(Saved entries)
----

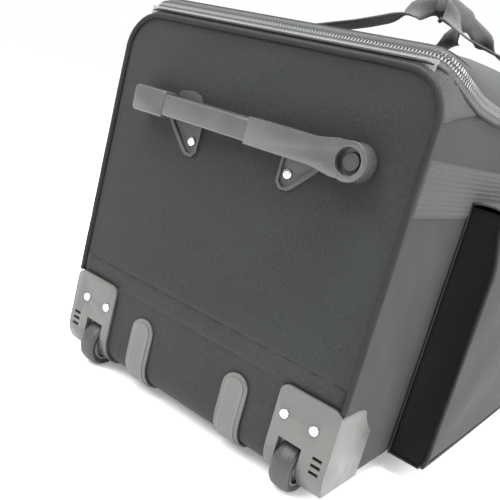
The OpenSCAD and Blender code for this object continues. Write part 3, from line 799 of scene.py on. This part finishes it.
def strip_field(name, x, r):
    """The raised field of a kick strip: round at the top, down the end and under its curve."""
    top = 63.0
    profile = [(0.0, top + r * math.cos(math.radians(a)), r * math.sin(math.radians(a))) for a in range(8, 91, 10)]
    profile += [(0.0, z, r) for z in (54, 44, END_R)]
    spots = [(y, z, -1.0, 0.0, half) for y, z, half in profile]
    for a in range(8, 91, 8):
        c, d = math.cos(math.radians(a)), math.sin(math.radians(a))
        spots.append((END_R - END_R * c, END_R - END_R * d, -c, -d, r))
    spots += [(y, 0.0, 0.0, -1.0, r) for y in (60, 100, 140)]
    rows = []
    for y, z, out_y, out_z, half in spots:
        rows.append([at(x + half * (j / 6 - 1), y + out_y * 3.9, z + out_z * 3.9) for j in range(13)])
    return cloth_panel(name, rows, 1.4, STRIP, "case", (), Vector((0, 1, 0)))


def strap_pose(made):
    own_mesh(made)


# ---------------------------------------------------------------- padding inside
def pad(name, source, mat, body, crown):
    """A foam pad: a rounded box whose broad faces are slightly crowned and quilted."""
    lo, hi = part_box(source)
    lo, hi = Vector(lo), Vector(hi)
    size = hi - lo
    thin = min(range(3), key=lambda k: size[k])
    u, v = [k for k in range(3) if k != thin]
    n, m = 26, 26
    verts = []
    for side in (0, 1):
        for i in range(n):
            for j in range(m):
                a, b = i / (n - 1), j / (m - 1)
                p = [0.0, 0.0, 0.0]
                p[u] = lo[u] + size[u] * a
                p[v] = lo[v] + size[v] * b
                edge = min(smooth(10 * a), smooth(10 * (1 - a)), smooth(10 * b), smooth(10 * (1 - b)))
                quilt = abs(math.sin(math.pi * 4 * a) * math.sin(math.pi * 4 * b)) ** 0.4
                half = size[thin] / 2 * (0.45 + 0.55 * edge * (1 - crown + crown * quilt))
                p[thin] = (lo[thin] + hi[thin]) / 2 + (half if side else -half)
                p = Vector(p)
                if body == "lid" and side:
                    p = under_lid(p, (lo[2] - BASE_Z) / MM + 2)
                elif body == "lid":
                    p = under_lid(p, (lo[2] - BASE_Z) / MM)
                verts.append(p)
    top = grid_faces(n, m)
    bottom = [tuple(reversed([k + n * m for k in f])) for f in top]
    border = [j for j in range(m)] + [i * m + m - 1 for i in range(1, n)]
    border += [(n - 1) * m + j for j in range(m - 2, -1, -1)] + [i * m for i in range(n - 2, 0, -1)]
    rim_faces = [(border[i], border[(i + 1) % len(border)], border[(i + 1) % len(border)] + n * m,
                 border[i] + n * m)
                 for i in range(len(border))]
    made = piece(name, verts, top + bottom + rim_faces, mat, body, [source])
    return made


# ---------------------------------------------------------------- build the case
end_panel("end_cloth_near", 1, ["end_panel_upper"])
band("band_near", 1, ["end_panel_lower"], 117)
end_panel("end_cloth_far", -1, ["end_panel_far"])
band("band_far", -1, (), 163)
side_panel("side_cloth_right", 1, ["side_panel_right"])
side_panel("side_cloth_left", -1, ["side_panel_left"])
rim("rim_cloth_near", 1, ["rim_near"])
rim("rim_cloth_far", -1, ["rim_far"])
piping("piping_cord_near", 1, ["piping_near"])
piping("piping_cord_far", -1, ["piping_far"])
lid()
zip_strip("zip_tape_lower", -10, -0.6, TAPE, "case", ["zip_lower"])
zip_strip("zip_tape_upper", 0.8, 11, TAPE, "lid", ["zip_upper"])
zip_strip("zip_edge_lower", -12, -9.4, PIPING, "case", ())
zip_strip("zip_edge_upper", 10.4, 13, PIPING, "lid", ())
zip_teeth("zip_teeth_lower", 0, -4.2, 0.3, "case")
zip_teeth("zip_teeth_upper", 1, 0.6, 5.0, "lid")
webbing_band("webbing_right", 1, ["side_webbing_right"])
webbing_band("webbing_left", -1, ["side_webbing_left"])
base_rows = [[at(lerp(-163, 163, i / 16), lerp(60, 720, j / 40), 0.3 * wrinkle(i * 20, j * 18, 0,
             0.02)) for j in range(41)]
             for i in range(17)]
cloth_panel("base_cloth", base_rows, 2.2, BAND_CLOTH, "case", ["bottom_panel"], Vector((0, 0, 1)))
pocket()
left_strap = strap("strap_left", -1, "handle_left", ["handle_strap_left"])
right_strap = strap("strap_right", 1, "handle_right", ["handle_strap_right"])
grip = wrap()
strap_pose(left_strap)
strap_pose(right_strap)
strap_pose(grip)
for source in ("foam_near", "foam_far", "foam_left", "foam_right", "foam_bottom"):
    pad(source + "_pad", source, LINING, "case", 0.12)
pad("lid_pad", "lid_foam", LINING, "lid", 0.06)
for source in ("divider_near", "divider_far"):
    pad(source + "_pad", source, LINING, "case", 0.25)

# moulded parts: the CAD shape with rounded edges, and details on top
for side in ("left", "right"):
    from_cad("housing_" + side, "wheel_housing_" + side, GUARD, "case", 1.1)
    from_cad("strip_" + side, "kick_strip_" + side, GUARD, "case", 1.0)
    strip_field("strip_field_" + side, 66 if side == "right" else -66, 11.0)
from_cad("arm_housing", "tow_arm_housing", ARM, "tow_arm", 2.2)
from_cad("arm_grip", "tow_grip", ARM, "tow_extension", 2.0)
from_cad("arm_tube", "tow_tube", ARM, "tow_extension", 0.6)
from_cad("arm_base", "tow_base", BRACKET, "case", 1.0)
from_cad("arm_button", "tow_button", DARK, "release_button", 0.8)
for side in ("near", "far"):
    from_cad("slider_" + side, "zip_slider_" + side, ZINC, "slider_" + side, 0.6)
    from_cad("slider_pull_" + side, "zip_pull_" + side, ZINC, "pull_" + side, 0.3)
for side in ("left", "right"):
    from_cad("foot_pad_" + side, "foot_" + side, RUBBER, "case", 3.0)
from_cad("grab_loop", "far_grab_handle", WEBBING, "case", 0.8)

HEAD_R, HEAD_H = 4.8, 3.1
verts, faces = joined([dome(s * x, -3.0, 67.5, HEAD_R, HEAD_H) for s in (-1, 1) for x in (126, 159)])
piece("guard_rivet_heads", verts, faces, RIVET, "case")
verts, faces = joined([dome(s * 60, -2.0, 275, HEAD_R, HEAD_H) for s in (-1, 1)])
piece("arm_rivet_heads", verts, faces, RIVET, "case")

KEPT = {"base_board": BOARD, "axle_left": STEEL, "axle_right": STEEL, "housing_rivets": RIVET, "tow_rivets": RIVET,
        "tow_backing_plate": STEEL, "tow_spring": STEEL, "bearing_left": STEEL, "bearing_right": STEEL,
        "hub_left": HUB, "hub_right": HUB, "tyre_left": TYRE, "tyre_right": TYRE}
for name, mat in KEPT.items():
    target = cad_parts[name]
    for slot_index in range(len(target.material_slots)):
        target.material_slots[slot_index].material = mat

# ---------------------------------------------------------------- floor, light and camera
bpy.ops.mesh.primitive_plane_add(size=30, location=(0, 0, 0))
floor = bpy.context.object
floor.name = "studio_floor"
floor_mat, _, floor_shader = new_material("studio_floor")
floor_shader.inputs["Base Color"].default_value = (0.92, 0.92, 0.92, 1)
floor_shader.inputs["Roughness"].default_value = 0.9
floor_shader.inputs["Emission Color"].default_value = (1, 1, 1, 1)
floor_shader.inputs["Emission Strength"].default_value = 0.2
floor.data.materials.append(floor_mat)

world = bpy.data.worlds.new("studio")
bpy.context.scene.world = world
world.use_nodes = True
world.node_tree.nodes["Background"].inputs["Color"].default_value = (1, 1, 1, 1)
world.node_tree.nodes["Background"].inputs["Strength"].default_value = 1.0
bpy.context.scene.view_settings.view_transform = "Standard"


def area(name, place, target, size, power):
    data = bpy.data.lights.new(name, "AREA")
    data.size = size
    data.energy = power
    made = bpy.data.objects.new(name, data)
    bpy.context.collection.objects.link(made)
    made.location = place
    made.rotation_euler = (Vector(target) - Vector(place)).to_track_quat("-Z", "Y").to_euler()
    return made


middle = at(0, 0, 200)
area("key_light", at(-700, -1500, 1900), middle, 1.4, 62)
area("top_light", at(200, -100, 1900), middle, 1.2, 75)
area("side_light", at(1900, 300, 900), at(180, 200, 200), 1.5, 55)

camera_data = bpy.data.cameras.new("camera")
camera_data.lens = 47.25
camera_data.sensor_width = 36
camera = bpy.data.objects.new("camera", camera_data)
bpy.context.collection.objects.link(camera)
CAMERA_FORWARD = Vector((-0.548, 0.806, -0.225)).normalized()
CAMERA_UP = Vector((-0.336, 0.034, 0.941))
right = CAMERA_FORWARD.cross(CAMERA_UP).normalized()
up = right.cross(CAMERA_FORWARD).normalized()
turn = Matrix((right, up, -CAMERA_FORWARD)).transposed()
camera.matrix_world = Matrix.Translation(at(380, -499.5, 335)) @ turn.to_4x4()
bpy.context.scene.camera = camera
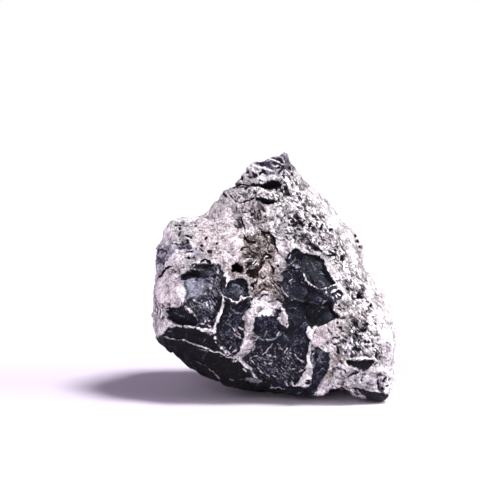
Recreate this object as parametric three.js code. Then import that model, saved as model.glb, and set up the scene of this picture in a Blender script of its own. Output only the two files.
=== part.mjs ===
// A zebra rock: one angular fragment of black limestone broken and cemented again by pale calcite,
// as sold for aquariums and planters. It is one natural piece, so it is one mesh.
//
// Millimetres, +Z up. The side that is shown faces -Y. The stone rests on its flat seat at z = 0,
// and the origin is under the middle of its bounding box.
//
// The stone is made in five steps:
//   1. BLOCKS, convex lumps given by their corners, melt into one rough mass;
//   2. rays from a point inside find its surface, each hit becoming a vertex, evenly spread;
//   3. vertices near the outline of a MARK (a fragment, a hole, a seam) are pulled onto it;
//   4. marks on the front and buried fragments elsewhere sink or raise the surface;
//   5. noise roughens it: gently on the fragments, strongly on the weathered crust.

import * as THREE from "three";
import { ConvexHull } from "three/addons/math/ConvexHull.js";
import { ImprovedNoise } from "three/addons/math/ImprovedNoise.js";
import { mergeVertices } from "three/addons/utils/BufferGeometryUtils.js";

// ---- driving dimensions ---------------------------------------------------------------------

const HEIGHT = 191; // seat to tip, before roughness
const MESH_DETAIL = 21; // 20 * (MESH_DETAIL + 1)^2 triangles
const HEART = new THREE.Vector3(2, 6, 84); // every ray starts here
const REACH = 175; // longer than any ray to the surface
const FRONT_PULL = 0.22; // how much denser the vertices are on the front
const MELT = 1.6; // how far neighbouring blocks run into each other

const SEAT_CUT = 1; // the blocks reach this far below the seat, where they are cut flat
const SEAT_SNAP = 0.5; // a vertex this near to the seat is put on it
const SEAT_FADE = 7; // roughness and detail fade in over this height above the seat

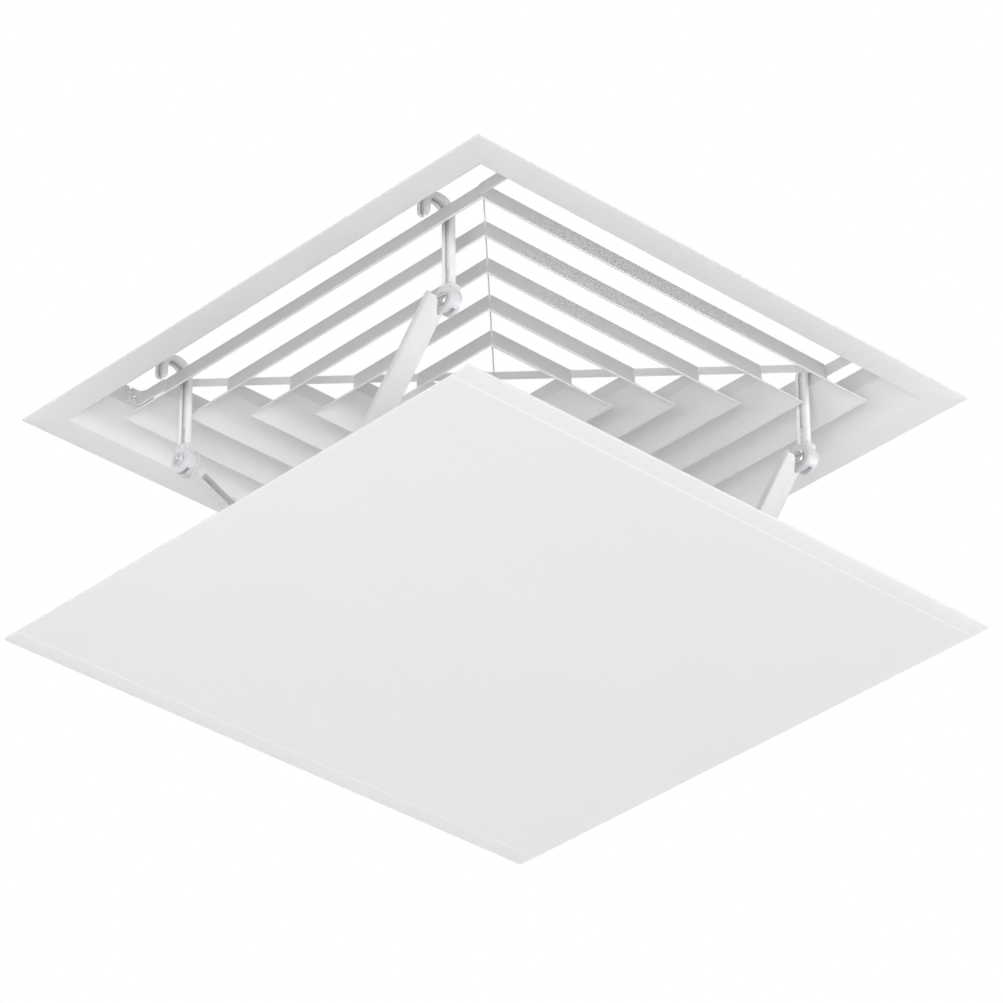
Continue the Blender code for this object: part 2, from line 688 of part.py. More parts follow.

----

#### [Job]
Restate, please, word for word the span of records running from the first line to the line bearing "own_mesh(made)", both included, and nothing outside it.

#### [Answer to this problem]
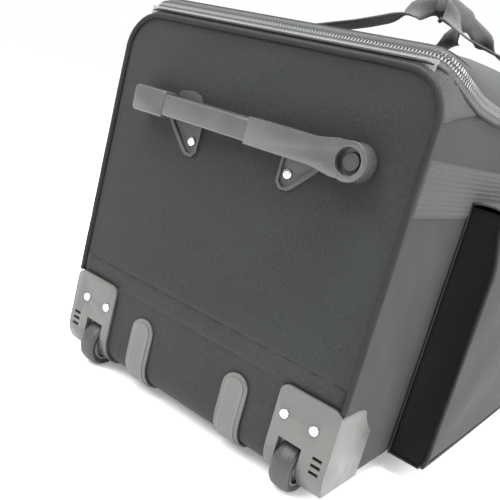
The OpenSCAD and Blender code for this object continues. Write part 3, from line 799 of scene.py on. This part finishes it.
def strip_field(name, x, r):
    """The raised field of a kick strip: round at the top, down the end and under its curve."""
    top = 63.0
    profile = [(0.0, top + r * math.cos(math.radians(a)), r * math.sin(math.radians(a))) for a in range(8, 91, 10)]
    profile += [(0.0, z, r) for z in (54, 44, END_R)]
    spots = [(y, z, -1.0, 0.0, half) for y, z, half in profile]
    for a in range(8, 91, 8):
        c, d = math.cos(math.radians(a)), math.sin(math.radians(a))
        spots.append((END_R - END_R * c, END_R - END_R * d, -c, -d, r))
    spots += [(y, 0.0, 0.0, -1.0, r) for y in (60, 100, 140)]
    rows = []
    for y, z, out_y, out_z, half in spots:
        rows.append([at(x + half * (j / 6 - 1), y + out_y * 3.9, z + out_z * 3.9) for j in range(13)])
    return cloth_panel(name, rows, 1.4, STRIP, "case", (), Vector((0, 1, 0)))


def strap_pose(made):
    own_mesh(made)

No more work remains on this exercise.